Quote from: Steben on October 27, 2020, 01:28:18 PM
sound samples!  8)  ;)

for the crossover i don't have an available breadboard, but the wavefolder is ready to go on the breadboard.

i'm not in possession of a cell phone so easy recording is not available, maybe ill record tomorrow with my brothers microphone setup if he agrees to howl his or my stuff over to record.

cheers, Iain
friendly reminder: all holes are positive and have negative weight, despite not being there.

cheers

sergiomr706

Both of them Will be bjt4558 or jfet op amps? Or os it nota decissive in this case?
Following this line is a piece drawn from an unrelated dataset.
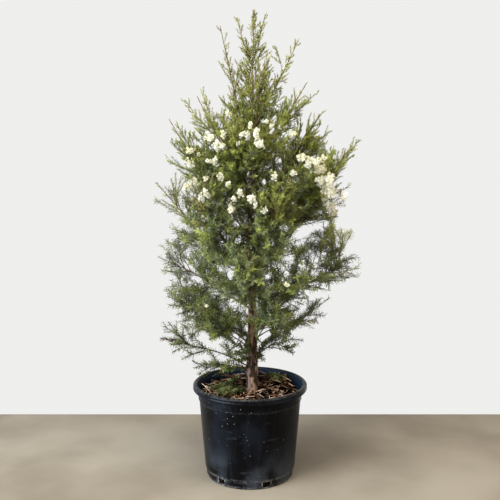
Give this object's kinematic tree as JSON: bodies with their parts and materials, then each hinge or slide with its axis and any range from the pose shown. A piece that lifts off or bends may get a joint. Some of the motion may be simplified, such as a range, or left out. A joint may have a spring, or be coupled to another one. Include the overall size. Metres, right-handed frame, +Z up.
{
  "type": "potted flax-leaved paperbark",
  "caption": "Young flax-leaved paperbark in a black nursery pot: a narrow, upright evergreen with fine leaves and cream bottlebrush blossom, branched almost to the rim.",
  "frame": {"origin": "centre of the pot's flat underside", "axes": "+Z up along the pot and the tree, -Y to the tree's front, +X to its right as the front is seen"},
  "size_m": [0.8156, 0.6565, 1.6739],
  "materials": {
    "pot": "black moulded plastic, scuffed and dusty, with a soft sheen",
    "mulch": "dry bark chips and needles over dark moist potting mix",
    "bark": "flaking papery bark, grey-brown with pale peeled patches",
    "leaves": "fine matt leaves, blue-green below and yellow-green at the top and tips",
    "blossom": "cream stamens in soft spikes"
  },
  "bodies": {
    "root": {"pot": "pot", "potting_mix": "mulch", "trunk": "bark", "bough_skirt_1": "bark", "foliage_skirt_1": "leaves", "bough_skirt_2": "bark", "foliage_skirt_2": "leaves", "bough_skirt_3": "bark", "foliage_skirt_3": "leaves", "bough_skirt_4": "bark", "foliage_skirt_4": "leaves", "bough_skirt_5": "bark", "foliage_skirt_5": "leaves", "bough_skirt_6": "bark", "foliage_skirt_6": "leaves", "bough_low_1": "bark", "foliage_low_1": "leaves", "bough_low_2": "bark", "foliage_low_2": "leaves", "bough_low_3": "bark", "foliage_low_3": "leaves", "bough_low_4": "bark", "foliage_low_4": "leaves", "bough_low_5": "bark", "foliage_low_5": "leaves", "bough_middle_1": "bark", "foliage_middle_1": "leaves", "bough_middle_2": "bark", "foliage_middle_2": "leaves", "bough_middle_3": "bark", "foliage_middle_3": "leaves", "bough_middle_4": "bark", "foliage_middle_4": "leaves", "bough_middle_5": "bark", "foliage_middle_5": "leaves", "bough_bloom_1": "bark", "foliage_bloom_1": "leaves", "bough_bloom_2": "bark", "foliage_bloom_2": "leaves", "bough_bloom_3": "bark", "foliage_bloom_3": "leaves", "bough_bloom_4": "bark", "foliage_bloom_4": "leaves", "bough_bloom_5": "bark", "foliage_bloom_5": "leaves", "bough_upper_1": "bark", "foliage_upper_1": "leaves", "bough_upper_2": "bark", "foliage_upper_2": "leaves", "bough_upper_3": "bark", "foliage_upper_3": "leaves", "foliage_crown_1": "leaves", "foliage_crown_2": "leaves", "foliage_crown_3": "leaves", "foliage_crown_4": "leaves", "foliage_crown_5": "leaves", "foliage_crown_6": "leaves", "foliage_crown_7": "leaves", "foliage_crown_8": "leaves", "foliage_leader": "leaves"}
  },
  "joints": []
}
Thank you

iainpunk

i think Jfet op amps like the tl072's work fine for most things if you aren't clipping the opamp, keep in mind that the schematics i gave aren't designed for single +9V supplies, and need a bit of tinkering to even work, creating Vcc/2 (Vbias) and biassing everything is necessary to make it work with single supply's.
i like to use the LM358 because it can work on lower voltages than 9V, four AA batteries give 6V and its easy to make a split power supply with them for +/- 3V. which makes the design and tinkering with waveshapers easier.

cheers, Iain
friendly reminder: all holes are positive and have negative weight, despite not being there.

cheers


Steben

I modeled the batman dist but only got a sine wave with 100mVolts input.



If I stepped the input from 0V to 3V with 1V increment I got this:



What is that red dot in your schematic?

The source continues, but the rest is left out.